Athletics
- Pitcher
- Born: 15 October 2003 (age 22) Taipei, Taiwan
- Bats: RightThrows: Right
- Stats at Baseball Reference

= Sha Tzu-chen =

Taiwanese baseball player (born 2003)

Sha Tzu-chen (born 15 October 2003) is a Taiwanese professional baseball pitcher in the Athletics organization.

==Amateur career==
At Guangfu Elementary School in Taipei, Sha played five-a-side football. He was not formally introduced to baseball until fifth grade, when his father, acting on a friend's suggestion, asked him and his younger brother if they would like to form a team.
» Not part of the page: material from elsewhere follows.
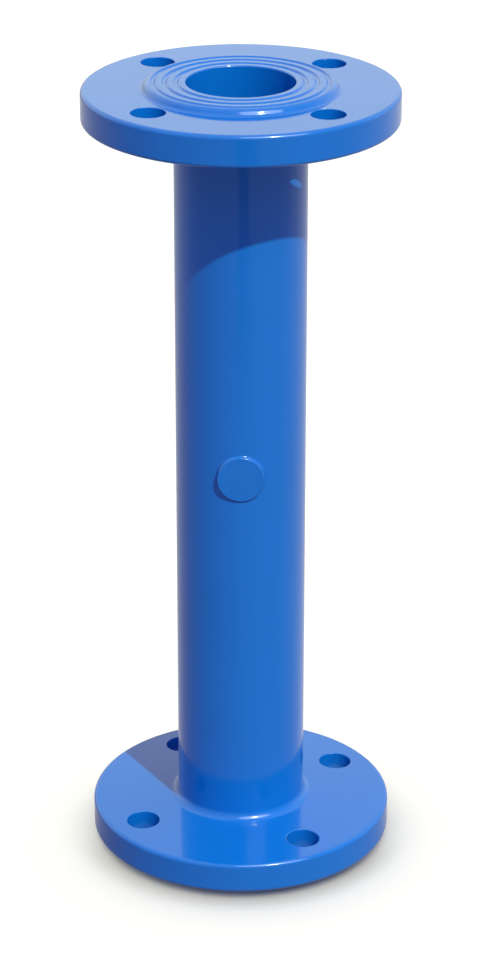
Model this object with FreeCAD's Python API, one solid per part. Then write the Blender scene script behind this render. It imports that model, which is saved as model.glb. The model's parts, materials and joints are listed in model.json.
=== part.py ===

Sha focused on baseball while a student of Changhua Arts High School.

==International career==
Sha was a member of the Chinese Taipei national baseball team during the 2024 U-23 Baseball World Cup, facing South Korea and Nicaragua. He was selected to the national team roster for the World Baseball Classic 2025 Qualifiers, and served as the youngest member of the starting rotation. Sha pitched 2 2/3 innings against South Africa, leaving to treat a cramp in his right foot. Sha joined Chinese Taipei for the 2026 World Baseball Classic as well.

==Professional career==
Sha signed with the Oakland Athletics in February 2023 as an international free agent out of the National Taiwan Sport University, and attended the team's inaugural Taiwan Heritage Day later that year. Sha split 2023 with the Arizona Complex League Athletics and the Stockton Ports. He began the 2024 season on the Ports' Opening Day roster, making appearances as a starter and reliever while recording a 2–6 win–loss record and 6.33 ERA. Sha was reassigned to Stockton at the start of the 2025 season. In the first appearance of his season, Sha took part in a combined no-hitter, striking out six batters over three innings of relief. In June, Sha was promoted to the Lansing Lugnuts. Sha began the 2026 season with Lansing.

==Pitching style==
Sha set a career high in pitch speed (152 kilometers per hour) during the World Baseball Classic 2025 Qualifiers.